WORK REQUIRED: Count the lines below that contain the word "into" and give only the number.

PROVIDED MATERIAL:
◆ ◆ ◆ ◆

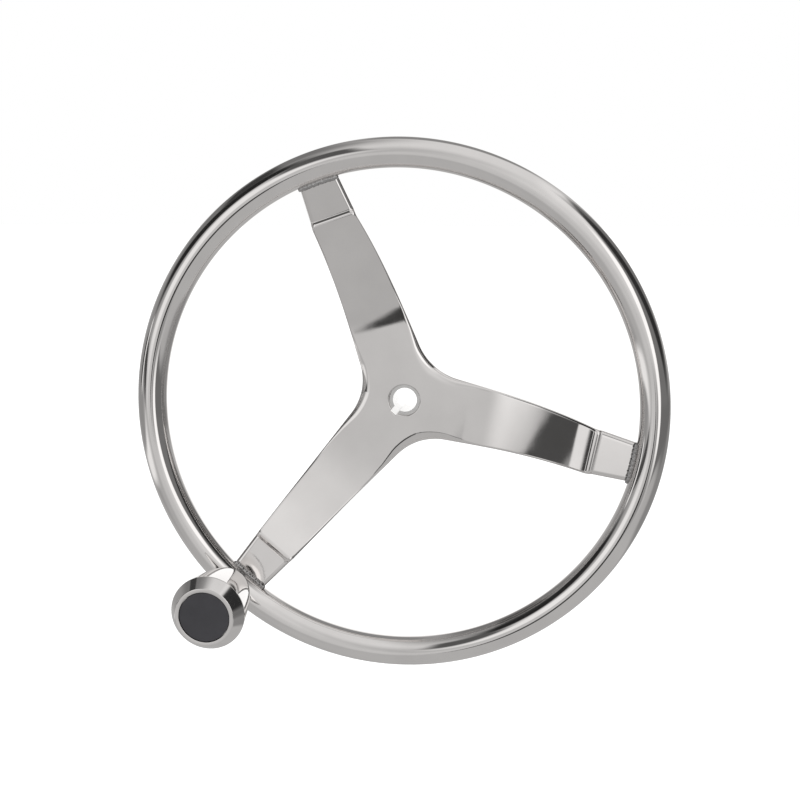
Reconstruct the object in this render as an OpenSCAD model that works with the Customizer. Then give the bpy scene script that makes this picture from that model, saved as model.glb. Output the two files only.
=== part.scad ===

◆ ◆ ◆ ◆

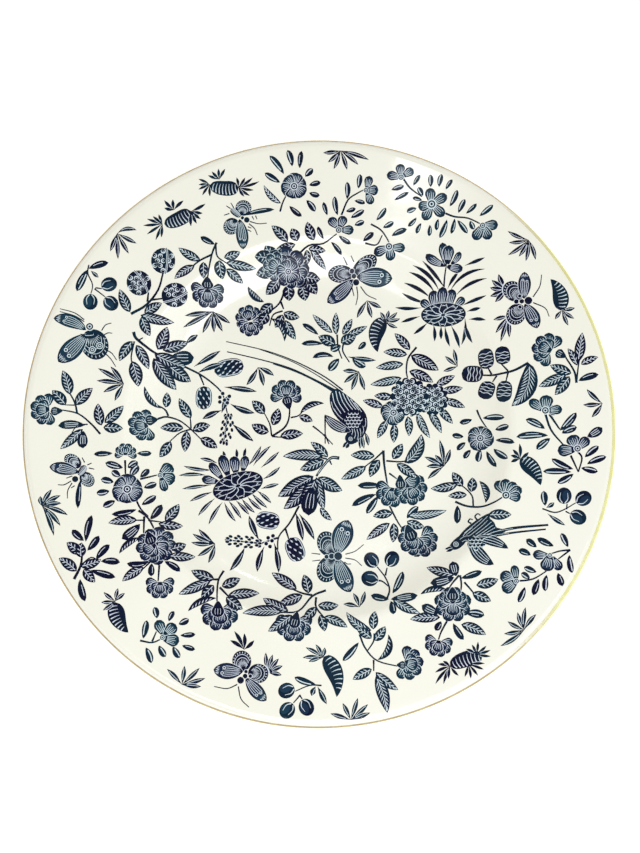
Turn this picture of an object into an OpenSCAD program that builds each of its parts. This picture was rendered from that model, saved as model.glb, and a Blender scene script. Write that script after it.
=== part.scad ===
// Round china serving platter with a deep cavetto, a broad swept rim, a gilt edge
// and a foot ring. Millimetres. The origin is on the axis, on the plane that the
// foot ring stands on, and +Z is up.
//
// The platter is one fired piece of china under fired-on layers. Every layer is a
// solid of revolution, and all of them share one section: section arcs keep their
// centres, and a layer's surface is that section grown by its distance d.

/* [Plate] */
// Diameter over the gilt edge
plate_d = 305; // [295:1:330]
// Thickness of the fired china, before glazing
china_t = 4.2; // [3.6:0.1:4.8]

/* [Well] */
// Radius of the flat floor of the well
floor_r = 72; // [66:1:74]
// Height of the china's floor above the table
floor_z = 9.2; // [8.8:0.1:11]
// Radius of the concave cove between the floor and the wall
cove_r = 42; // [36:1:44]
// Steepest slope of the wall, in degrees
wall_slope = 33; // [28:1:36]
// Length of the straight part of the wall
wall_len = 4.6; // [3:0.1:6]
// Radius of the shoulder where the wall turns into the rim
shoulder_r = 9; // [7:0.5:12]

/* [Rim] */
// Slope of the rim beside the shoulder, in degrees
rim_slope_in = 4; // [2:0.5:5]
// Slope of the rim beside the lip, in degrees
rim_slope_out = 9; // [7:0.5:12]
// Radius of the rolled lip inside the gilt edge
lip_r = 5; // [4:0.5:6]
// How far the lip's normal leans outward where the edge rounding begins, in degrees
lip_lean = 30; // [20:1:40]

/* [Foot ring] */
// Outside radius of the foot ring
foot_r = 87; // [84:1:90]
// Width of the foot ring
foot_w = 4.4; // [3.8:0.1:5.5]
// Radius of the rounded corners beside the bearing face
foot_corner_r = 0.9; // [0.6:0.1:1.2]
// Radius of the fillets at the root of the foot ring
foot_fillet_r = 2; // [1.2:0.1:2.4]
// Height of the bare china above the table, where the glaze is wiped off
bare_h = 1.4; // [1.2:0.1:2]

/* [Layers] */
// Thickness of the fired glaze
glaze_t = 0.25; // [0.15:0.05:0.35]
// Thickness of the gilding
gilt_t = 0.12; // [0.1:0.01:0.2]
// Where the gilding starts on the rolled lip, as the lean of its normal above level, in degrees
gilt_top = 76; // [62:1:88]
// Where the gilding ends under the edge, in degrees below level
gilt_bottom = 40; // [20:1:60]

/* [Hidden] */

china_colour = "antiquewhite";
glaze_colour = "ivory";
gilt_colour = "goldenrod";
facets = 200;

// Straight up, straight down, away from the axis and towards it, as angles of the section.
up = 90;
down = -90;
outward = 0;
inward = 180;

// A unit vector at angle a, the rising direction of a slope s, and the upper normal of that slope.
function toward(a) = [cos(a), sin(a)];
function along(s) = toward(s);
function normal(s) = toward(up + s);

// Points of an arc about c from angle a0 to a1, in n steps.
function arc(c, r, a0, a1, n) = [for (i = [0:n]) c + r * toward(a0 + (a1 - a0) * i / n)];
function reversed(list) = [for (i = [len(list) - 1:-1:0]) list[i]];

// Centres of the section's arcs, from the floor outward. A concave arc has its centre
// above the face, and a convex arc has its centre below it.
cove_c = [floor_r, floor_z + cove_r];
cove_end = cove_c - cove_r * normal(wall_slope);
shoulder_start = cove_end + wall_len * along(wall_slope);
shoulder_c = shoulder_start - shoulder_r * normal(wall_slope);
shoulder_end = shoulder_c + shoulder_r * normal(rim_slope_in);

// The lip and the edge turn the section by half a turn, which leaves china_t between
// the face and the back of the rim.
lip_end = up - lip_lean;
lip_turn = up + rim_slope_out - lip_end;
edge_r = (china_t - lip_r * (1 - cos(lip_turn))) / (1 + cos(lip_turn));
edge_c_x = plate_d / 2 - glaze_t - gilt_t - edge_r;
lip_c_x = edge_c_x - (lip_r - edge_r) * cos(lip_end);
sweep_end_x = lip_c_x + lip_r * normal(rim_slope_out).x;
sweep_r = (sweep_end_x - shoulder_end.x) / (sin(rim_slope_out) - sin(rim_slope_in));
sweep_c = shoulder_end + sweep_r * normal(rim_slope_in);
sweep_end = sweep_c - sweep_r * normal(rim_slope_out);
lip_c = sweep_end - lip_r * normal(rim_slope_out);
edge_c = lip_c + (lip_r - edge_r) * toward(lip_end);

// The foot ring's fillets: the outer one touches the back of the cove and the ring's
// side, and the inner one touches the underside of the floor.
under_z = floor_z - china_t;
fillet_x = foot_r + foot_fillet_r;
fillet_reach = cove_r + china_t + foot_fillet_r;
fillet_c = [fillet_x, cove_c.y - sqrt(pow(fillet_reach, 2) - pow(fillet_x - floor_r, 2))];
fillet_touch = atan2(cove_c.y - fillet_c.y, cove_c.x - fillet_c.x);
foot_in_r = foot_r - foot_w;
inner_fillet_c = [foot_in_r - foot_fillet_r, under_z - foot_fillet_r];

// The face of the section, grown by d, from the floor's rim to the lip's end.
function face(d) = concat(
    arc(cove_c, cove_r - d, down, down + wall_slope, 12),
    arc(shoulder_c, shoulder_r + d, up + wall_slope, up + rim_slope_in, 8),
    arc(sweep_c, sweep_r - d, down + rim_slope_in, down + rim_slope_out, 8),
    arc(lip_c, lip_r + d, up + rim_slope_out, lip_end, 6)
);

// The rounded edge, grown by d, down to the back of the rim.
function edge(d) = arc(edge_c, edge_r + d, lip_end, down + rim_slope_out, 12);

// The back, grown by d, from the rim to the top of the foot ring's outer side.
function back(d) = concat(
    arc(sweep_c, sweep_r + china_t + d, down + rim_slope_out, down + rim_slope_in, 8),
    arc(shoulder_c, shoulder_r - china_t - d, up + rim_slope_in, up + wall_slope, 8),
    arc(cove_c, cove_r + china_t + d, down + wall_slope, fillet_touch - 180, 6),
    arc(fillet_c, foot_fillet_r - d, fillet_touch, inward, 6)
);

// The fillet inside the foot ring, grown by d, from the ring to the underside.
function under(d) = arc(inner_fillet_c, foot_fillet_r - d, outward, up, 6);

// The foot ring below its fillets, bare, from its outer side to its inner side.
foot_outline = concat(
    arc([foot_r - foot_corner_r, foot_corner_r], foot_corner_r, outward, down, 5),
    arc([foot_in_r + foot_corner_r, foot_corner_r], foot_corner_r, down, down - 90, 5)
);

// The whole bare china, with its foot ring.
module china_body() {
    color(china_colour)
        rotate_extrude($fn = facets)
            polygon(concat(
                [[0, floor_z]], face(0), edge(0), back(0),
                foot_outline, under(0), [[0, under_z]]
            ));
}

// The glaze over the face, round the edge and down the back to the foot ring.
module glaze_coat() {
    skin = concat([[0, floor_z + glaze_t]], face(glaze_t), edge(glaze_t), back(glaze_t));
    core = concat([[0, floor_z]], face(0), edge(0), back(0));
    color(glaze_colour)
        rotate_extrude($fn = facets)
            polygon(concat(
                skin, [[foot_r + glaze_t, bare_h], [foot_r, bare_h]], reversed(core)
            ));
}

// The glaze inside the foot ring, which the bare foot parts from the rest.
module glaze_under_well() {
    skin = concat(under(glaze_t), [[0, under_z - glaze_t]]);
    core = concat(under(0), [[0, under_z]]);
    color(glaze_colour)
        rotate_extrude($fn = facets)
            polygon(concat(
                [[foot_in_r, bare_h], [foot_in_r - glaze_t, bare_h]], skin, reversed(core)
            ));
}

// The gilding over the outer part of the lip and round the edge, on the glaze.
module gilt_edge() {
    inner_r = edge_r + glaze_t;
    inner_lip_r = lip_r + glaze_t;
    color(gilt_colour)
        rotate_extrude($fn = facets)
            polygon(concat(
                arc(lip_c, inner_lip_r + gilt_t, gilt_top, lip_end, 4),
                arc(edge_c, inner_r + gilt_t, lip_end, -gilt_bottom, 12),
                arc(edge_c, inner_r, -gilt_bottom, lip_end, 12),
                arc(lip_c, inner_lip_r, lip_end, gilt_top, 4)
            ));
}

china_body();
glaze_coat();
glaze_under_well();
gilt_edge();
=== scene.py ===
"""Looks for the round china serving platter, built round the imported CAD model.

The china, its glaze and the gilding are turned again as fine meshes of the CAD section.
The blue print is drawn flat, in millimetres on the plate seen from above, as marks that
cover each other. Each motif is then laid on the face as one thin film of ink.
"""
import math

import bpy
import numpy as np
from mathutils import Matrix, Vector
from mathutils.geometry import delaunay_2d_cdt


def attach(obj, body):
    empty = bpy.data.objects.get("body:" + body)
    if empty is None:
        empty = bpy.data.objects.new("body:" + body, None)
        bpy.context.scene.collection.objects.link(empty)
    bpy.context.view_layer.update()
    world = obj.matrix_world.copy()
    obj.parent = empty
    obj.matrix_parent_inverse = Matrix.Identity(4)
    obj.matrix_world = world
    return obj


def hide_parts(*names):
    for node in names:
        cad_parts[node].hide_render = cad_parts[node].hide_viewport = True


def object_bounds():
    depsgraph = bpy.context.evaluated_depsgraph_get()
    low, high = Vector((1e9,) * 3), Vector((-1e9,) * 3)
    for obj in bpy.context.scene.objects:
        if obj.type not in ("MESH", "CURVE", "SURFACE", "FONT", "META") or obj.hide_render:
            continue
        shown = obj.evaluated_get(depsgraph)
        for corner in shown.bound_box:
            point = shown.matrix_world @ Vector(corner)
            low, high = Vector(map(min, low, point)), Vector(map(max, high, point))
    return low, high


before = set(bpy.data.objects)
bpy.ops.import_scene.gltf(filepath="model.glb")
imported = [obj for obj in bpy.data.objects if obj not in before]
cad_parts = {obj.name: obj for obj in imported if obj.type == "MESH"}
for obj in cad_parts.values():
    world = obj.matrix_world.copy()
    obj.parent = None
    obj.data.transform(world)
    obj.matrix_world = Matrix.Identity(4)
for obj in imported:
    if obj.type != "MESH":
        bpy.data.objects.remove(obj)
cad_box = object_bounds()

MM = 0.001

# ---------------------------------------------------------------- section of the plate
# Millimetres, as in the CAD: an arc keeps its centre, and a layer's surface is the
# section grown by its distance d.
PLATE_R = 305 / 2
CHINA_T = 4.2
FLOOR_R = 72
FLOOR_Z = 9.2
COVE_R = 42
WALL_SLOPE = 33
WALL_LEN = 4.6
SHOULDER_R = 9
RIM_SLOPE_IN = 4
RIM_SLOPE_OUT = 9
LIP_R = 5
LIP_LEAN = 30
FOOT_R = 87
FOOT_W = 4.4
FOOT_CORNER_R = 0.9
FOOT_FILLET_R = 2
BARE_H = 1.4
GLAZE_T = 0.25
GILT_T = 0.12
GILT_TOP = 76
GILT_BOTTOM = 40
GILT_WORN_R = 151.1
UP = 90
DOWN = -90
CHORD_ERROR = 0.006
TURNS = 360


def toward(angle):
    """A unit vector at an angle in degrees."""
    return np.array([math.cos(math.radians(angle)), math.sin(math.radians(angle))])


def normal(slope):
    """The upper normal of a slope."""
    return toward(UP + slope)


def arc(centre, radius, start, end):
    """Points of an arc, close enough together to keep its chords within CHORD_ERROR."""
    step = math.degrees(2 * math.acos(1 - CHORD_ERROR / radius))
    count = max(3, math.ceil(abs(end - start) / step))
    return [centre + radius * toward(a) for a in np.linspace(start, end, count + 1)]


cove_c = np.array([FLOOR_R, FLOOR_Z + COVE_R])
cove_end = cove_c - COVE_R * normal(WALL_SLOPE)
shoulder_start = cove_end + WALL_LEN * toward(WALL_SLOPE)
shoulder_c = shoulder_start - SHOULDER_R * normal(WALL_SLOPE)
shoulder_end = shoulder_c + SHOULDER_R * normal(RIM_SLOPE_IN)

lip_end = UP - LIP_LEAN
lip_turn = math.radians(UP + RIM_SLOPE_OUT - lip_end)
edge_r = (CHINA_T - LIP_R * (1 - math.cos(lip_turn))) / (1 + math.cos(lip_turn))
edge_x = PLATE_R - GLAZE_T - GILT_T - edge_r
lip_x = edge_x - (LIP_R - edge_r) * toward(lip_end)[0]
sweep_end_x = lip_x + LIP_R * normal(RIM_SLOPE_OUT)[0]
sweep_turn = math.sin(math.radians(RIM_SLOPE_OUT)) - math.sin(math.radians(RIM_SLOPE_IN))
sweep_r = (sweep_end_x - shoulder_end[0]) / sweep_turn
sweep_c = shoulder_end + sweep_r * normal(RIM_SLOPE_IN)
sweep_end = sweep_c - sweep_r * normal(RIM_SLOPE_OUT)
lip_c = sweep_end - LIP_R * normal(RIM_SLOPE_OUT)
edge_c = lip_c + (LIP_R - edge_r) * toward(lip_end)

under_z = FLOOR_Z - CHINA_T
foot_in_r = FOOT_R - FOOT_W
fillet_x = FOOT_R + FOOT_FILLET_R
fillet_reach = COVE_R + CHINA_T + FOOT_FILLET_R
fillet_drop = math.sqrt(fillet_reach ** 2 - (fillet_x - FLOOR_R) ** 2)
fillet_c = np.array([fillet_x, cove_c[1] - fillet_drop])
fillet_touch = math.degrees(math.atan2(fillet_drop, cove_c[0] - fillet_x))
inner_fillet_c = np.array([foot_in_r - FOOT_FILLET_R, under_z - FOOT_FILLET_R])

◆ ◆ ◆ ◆

FINAL RESULT: 2